A cry for counselors
Bethany Blitz | Hagadone News Network | UPDATED 8 years, 6 months AGO
A hike in troubling student behaviors at Coeur d’Alene School District middle and high schools is prompting a cry for more counselors.
Trustee Dave Eubanks has advocated for more counselors during discussions at school board meetings.
“We have had a very worrisome number of suicides and suicide attempts in recent years,” Eubanks said Wednesday. He guessed most of them happened at the middle schools, but some at the high schools as well.
Current counselors, board members and administration said they all want to see a better environment for counselors so they can focus more on students and their social and emotional needs.
“Counselors have a lot of roles and a concern of mine and some other trustees is that we need more counseling staff,” said Tom Hearn, a board member of the Coeur d’Alene School District who owned a mental health clinic for 27 years. “Some of the schools have counseling needs that are going unmet. We’re supposed to have the American School Counseling Association standards — one counselor for every 250 students — and we’re way under that. Our policy says we’ll try to meet the standards of the national model, but we don’t.”
As of June 3, each of the Coeur d’Alene School District’s three middle schools had two counselors on staff who were each responsible for 303 to 426 students. There are four counselors on staff at each of the district’s large high schools — Coeur d’Alene High and Lake City High. The high school counselors at Coeur d’Alene High are responsible for 350 students each, and at Lake City the counselors each have 390 students assigned to them.
Not only do Coeur d’Alene School District counselors have a lot of students to help, they also have a lot of other duties not related to students’ mental health or counseling, including proctoring tests and helping students plan for and appy to colleges.
Rick Jones, a counselor at Coeur d’Alene High for 10 years, said he feels his work as a counselor suffers because so much of his time is being used elsewhere.
“With all of those things going on, dealing with the personal and social aspects of the students doesn’t happen as much as we’d like because the perception is the counselors aren’t available or worse, they didn’t know that’s what we’re trained to do,” he said. “One of the biggest challenges at the high school level is that I don’t necessarily see the need until the student is hospitalized, because we don’t get a chance to know our students on the level we would like to and as much as we’re trained to, because we’re busy doing so many different things.”

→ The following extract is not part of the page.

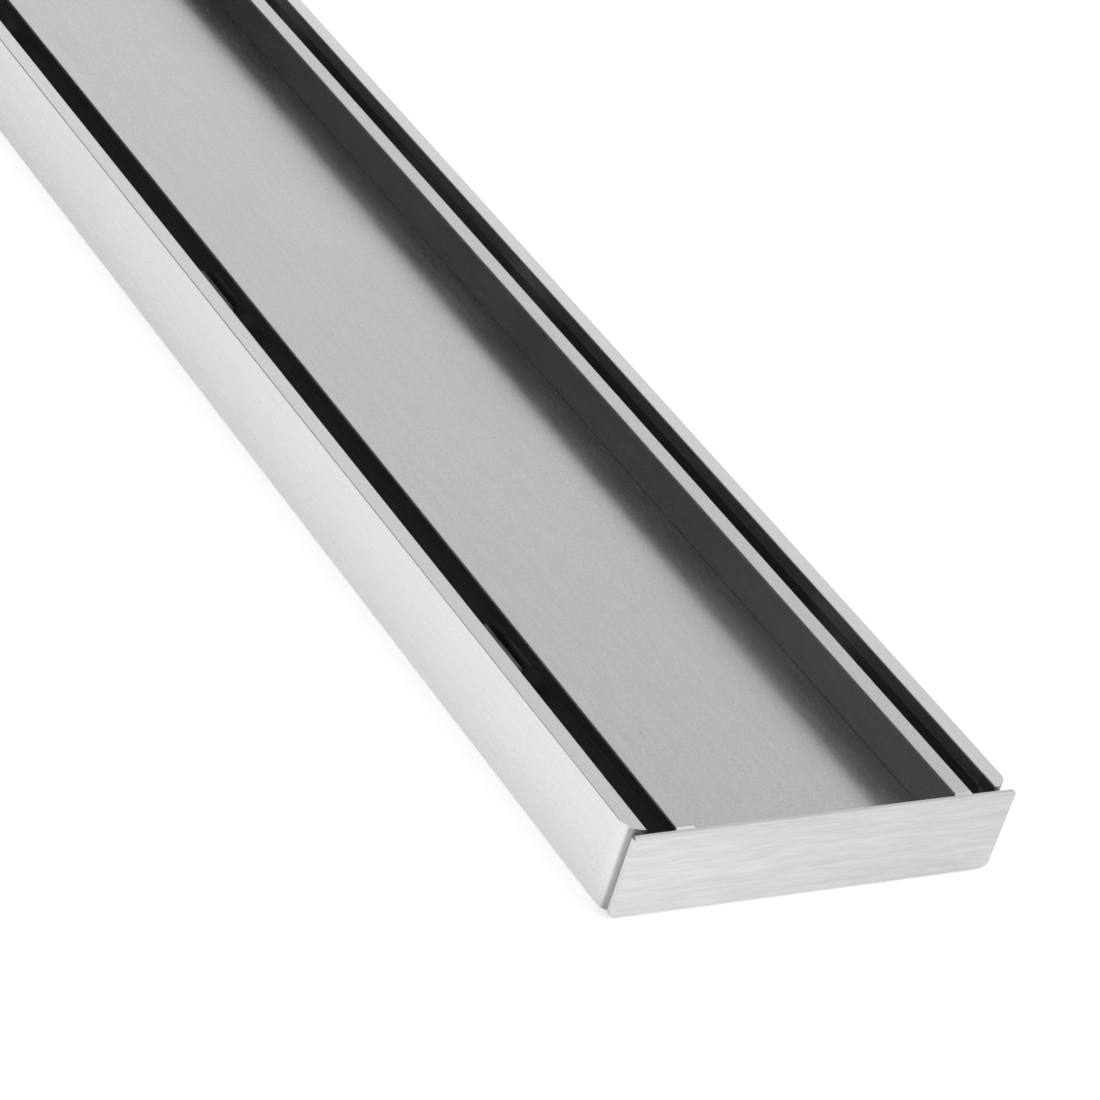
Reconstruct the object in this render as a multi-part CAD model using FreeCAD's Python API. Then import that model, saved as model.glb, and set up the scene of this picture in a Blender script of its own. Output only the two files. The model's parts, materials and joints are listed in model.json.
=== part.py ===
import FreeCAD, Part

import os
from math import hypot, tan

Vector = FreeCAD.Vector
TOUCHING = 1e-6  # mm, below which two places are the same

# A slim aluminium channel drain with a lift-out tray that takes a strip of floor tile.
# Water runs through the slot on each side of the tray, under it along the channel, and
# out through a round hole in the channel's floor.
#
# Millimetres. X runs along the drain, Y across it and Z up. The origin is at the middle
# of the underside.

# ---- Driving dimensions ------------------------------------------------------------

# Whole drain
drain_length = 600.0  # over both end plates
drain_width = 100.0  # over the channel's side walls
drain_height = 21.5  # underside to the top of the side walls

# Channel: one aluminium extrusion, sawn to length
channel_wall = 2.0
channel_floor = 2.0
channel_lip_width = 4.5  # top strip, from the outer face to the slot
channel_lip_height = 3.5  # depth of the thickened rim
channel_top_radius = 0.2  # outer top edges
channel_rim_radius = 0.45  # edges of the rims towards the slots
channel_bottom_radius = 1.0  # outer bottom edges
channel_inner_radius = 1.0  # inside, between floor and walls
channel_end_radius = 4.5  # upright outer edges at the sawn ends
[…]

Jones told The Press Wednesday that although he does see students who are at risk of suicide or self-inflicted harm, such as cutting, he hears more about those kinds of behaviors from middle school counselors.

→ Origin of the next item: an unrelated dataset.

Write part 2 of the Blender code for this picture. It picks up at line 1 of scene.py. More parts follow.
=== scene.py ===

“I definitely have a big case load…but middle school kids have so many more emotional needs,” he said. “Middle school is a difficult transition period in the life of a child anyway, but for some reason they are more often choosing self-harming behaviors.”

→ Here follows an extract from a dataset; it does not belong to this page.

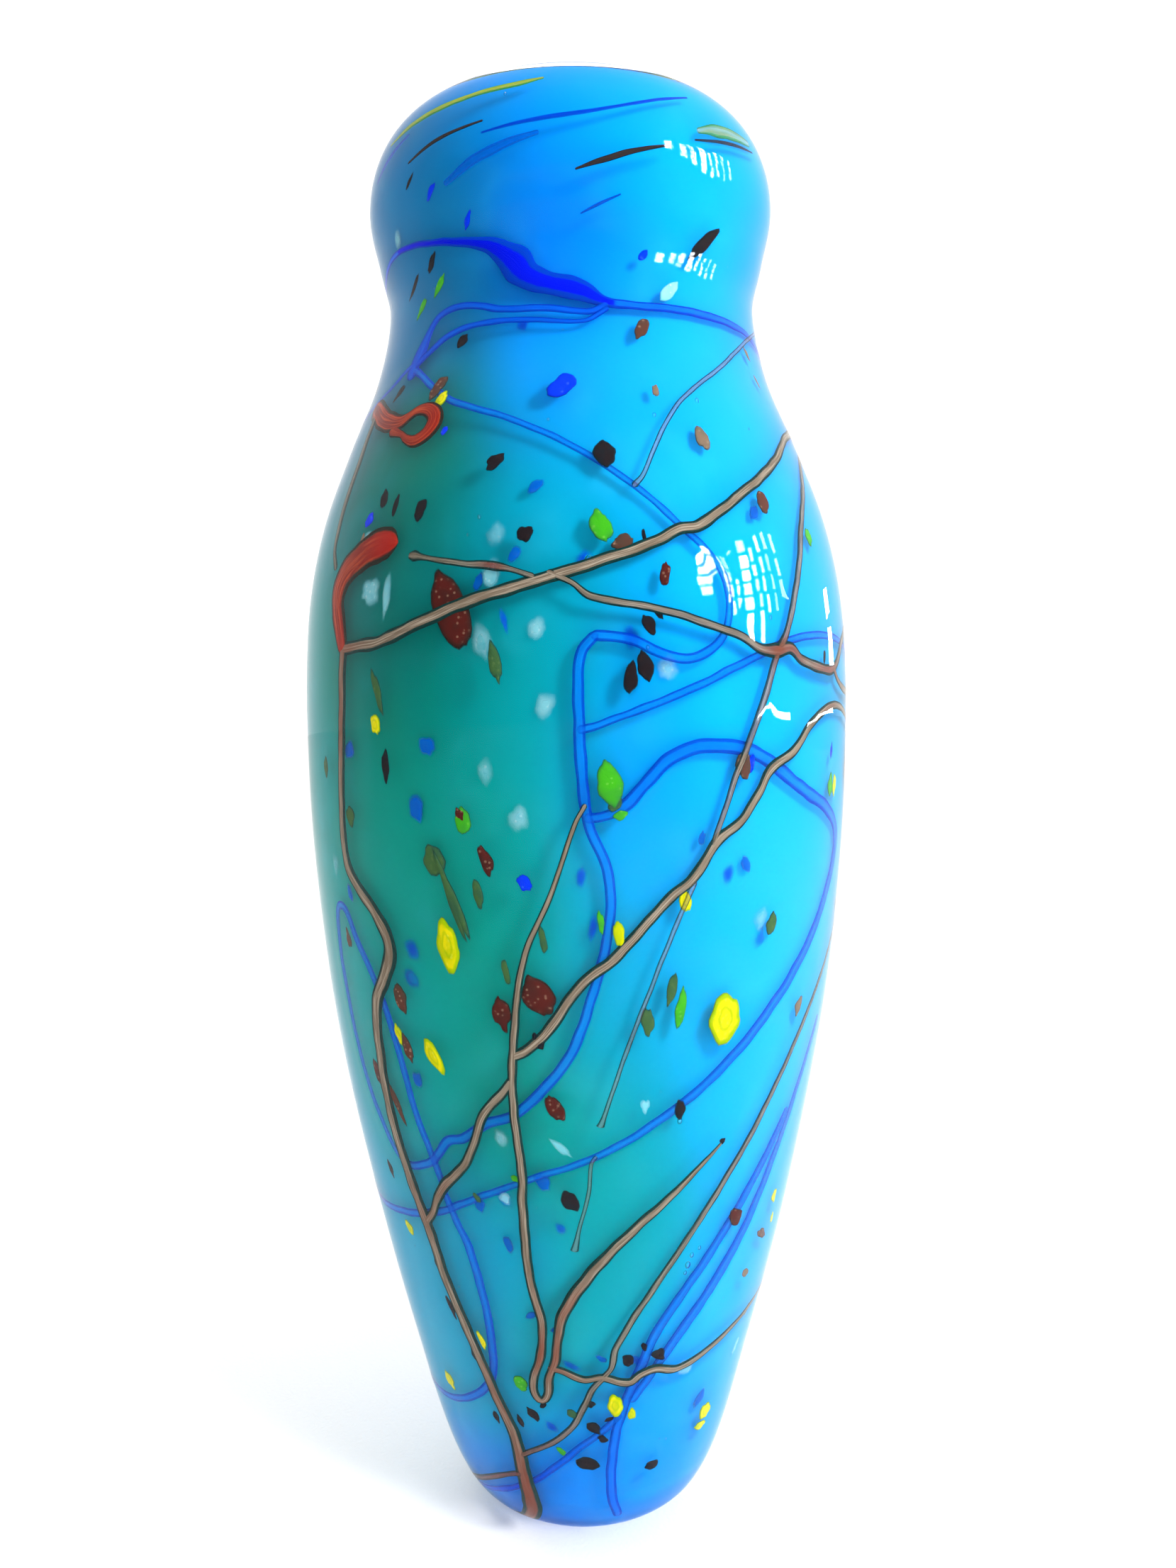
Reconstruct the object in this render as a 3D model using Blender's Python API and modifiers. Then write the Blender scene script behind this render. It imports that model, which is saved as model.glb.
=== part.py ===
"""Hand blown art glass vase, built in the layers that the glassblower gathers.

A thin bubble of blue glass is cased in clear glass. Blue threads lie on the clear gather,
and brown threads, red threads and chips of coloured glass lie over them.
Metres, +Z up. The origin is the middle of the foot, and azimuth 0 faces -Y.
Heights, radii, widths and depths below are millimetres, and azimuths are degrees.
A depth is measured inwards from the finished outer surface, square to it.
"""
import math

import bpy
from mathutils import Vector
from mathutils.geometry import interpolate_bezier

MM = 0.001
OBJECT_NAME = "art_glass_vase"

# Driving dimensions of the finished outer surface, in millimetres.
FOOT_CORNER = [(24.0, 0.0), (29.0, 3.0), (35.0, 8.0)]
TAPER_RADIUS = 35.0
BELLY_RADIUS = 75.0
BELLY_HEIGHT = 220.0
NECK_RADIUS = 50.0
NECK_HEIGHT = 334.0
HEAD_RADIUS = 55.0
HEAD_HEIGHT = 360.0
MOUTH_RADIUS = 39.0
CREST_HEIGHT = 382.0
SHOULDER_FULLNESS = 1.6
BODY_HEIGHTS = (22.0, 50.0, 85.0, 120.0, 155.0, 190.0)
SHOULDER_SPANS = 6
CREST_SPANS = 3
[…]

Trina Caudle, Coeur d’Alene schools’ director of secondary education, said the school district is taking some steps to alleviate some of the counselors’ less pertinent responsibilities.
The school district received state funding to hire two career and college advisers to help high school students plan classes and assessment tests.
The advisers will be at the high schools, but, Caudle said, they will also help eighth-graders plan their high school careers. Caudle said she thinks two advisers is enough.
Even though the advisers will be working with the district’s eighth-graders, they will be mostly at the high schools.
“The Legislature did give some money toward college and career advisers and that will help, to some degree, take the burden off of secondary counselors in terms of helping with the academic planning,” Hearn said. “But it’s not the same as more counselors to meet the standard.”
The Coeur d’Alene School District will be hiring 12 new teachers for the 2016 - 2017 school year. Even though he would like to see some of those positions go to more counselors, Hearn said he understands those teaching positions are being added because the district promised taxpayers levy funding voters approved in 2015 would be used to reduce classroom sizes.
“I think that’s a legitimate use of the money. I don’t think it’s really fair to say we’re increasing teachers and therefore we’re not funding counselors. I think they’re both needed,” he said. “I don’t fault the administration for this. They’re not purposefully not funding those positions. It’s a question of whether they can afford it.”
Eubanks said he is in favor of hiring more counselors, but he does not want to see thos positions funded through deficit spending.
“I would be fine cutting spending elsewhere,” Eubanks said. “Hopefully (the college and career advisors) will cut counselors enough slack so they can counsel our kids.”